Dijkstra’s algorithm does up to O(E) insert or decrease-key operations and O(V) extract-min operations, for a total runtime of O(E + V log V).

If the graph is dense, but with no (or few) parallel edges, that can be written as O(E) or as O(V2). If the graph is very sparse, it’s O(V log V).

The asymptotic runtime of the Fibonacci heap is thus always at least as good as both an unsorted priority queue and a binary heap, even for the specific cases where each of those works best. So it is strictly better than either in the general case, asymptotically speaking. But its large constants often make it an inferior choice in practice.

Choose your form(s) of output

By default, “Dijkstra” shows output as a “graph drawing,” though a few other forms of output are available. They are controlled by the checkboxes under Output. Any combination may be chosen, though if you uncheck all of them then the program assumes this is a mistake and will refuse to run Dijkstra’s algorithm without reporting any results.

The supported forms of output are:

Parents table

This is a direct representation of the data structure Dijkstra’s algorithm returns: a table showing the best predecessor/parent vertex for getting to each vertex in the graph from the specified source. The source vertex, as well as any vertices that are not reachable from it, have null as their parent vertex.

This is compact. The size of the table is proportional to the order of the graph (the number of vertices). So you may prefer this form of output for large dense graphs.

Edge selection

This is a table of all the edges in the entire graph, including edges that are not on any shortest path from the given source to any other vertex. It contains a Mark field that is true for edges that appear on some shortest path and false for edges that do not. Together these edges make up a tree whose simple paths from the source vertex are all the shortest paths to vertices reachable from the source.

The size of this table is proportional to the size (the number of edges) of the graph. I included this because it represents an intermediate form of the data, used to generate the other two forms of output detailed below; but I kept it in, since it can occasionally be useful or interesting even outside debugging, and because LINQPad allows it (like other tables) to be exported for use in other applications.

DOT code

This is DOT code describing a graph on which the tree of all shortest paths from the source will be shown with its edges in red. That is, this is a machine-readable (and fairly human-readable) description of the graph that graph drawing actually draws.

This does not include geometric information about where or how vertices, edges, and their labels should be drawn. GraphViz’s dot command generates that automatically from this. (It’s possible to include such information in DOT code, but “Dijkstra” doesn’t and wouldn’t benefit from doing so.)

Graph drawing

This draws the graph, with edges of the tree of all least-cost paths from the source vertex to all other reachable vertices colored red to distinguish them (from other edges, colored black).

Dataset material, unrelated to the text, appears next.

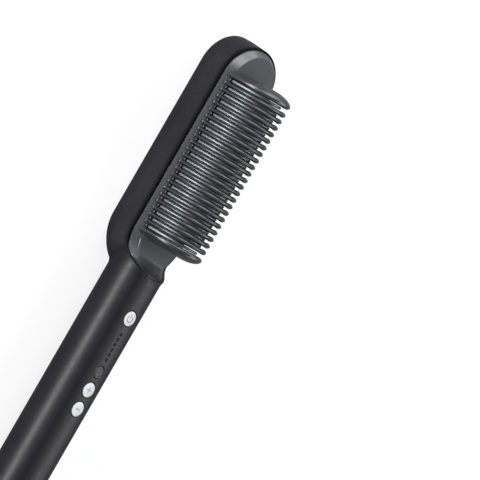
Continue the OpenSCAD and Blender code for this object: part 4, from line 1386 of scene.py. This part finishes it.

As mentioned above, this least-cost paths tree is effectively what Dijkstra’s algorithm emits—though it really emits a parents tree, which the least-cost paths tree transposes.

To find a shortest path from the source vertex to any other vertex, follow red edges from the source to the destination. If the destination is reachable from the source, there is exactly one simple path along red edges from the source to the destination, and that path is one of the shortest paths. (There may be more than one shortest path from the source to the destination, and if so, different implementations may yield different results, but within each result, there will be only one path shown in red edges from the source to each reachable destination.) If the destination is not reachable from the source, then no such path is shown, with red edges or otherwise.

The image is generated as an SVG and dumped into the results panel. It is created by feeding generated DOT code to the dot command. That command is part of GraphViz. It is not necessary to enable DOT code output; if the checkbox for DOT code is unchecked, it will still be generated behind the scenes to produce the graph drawing.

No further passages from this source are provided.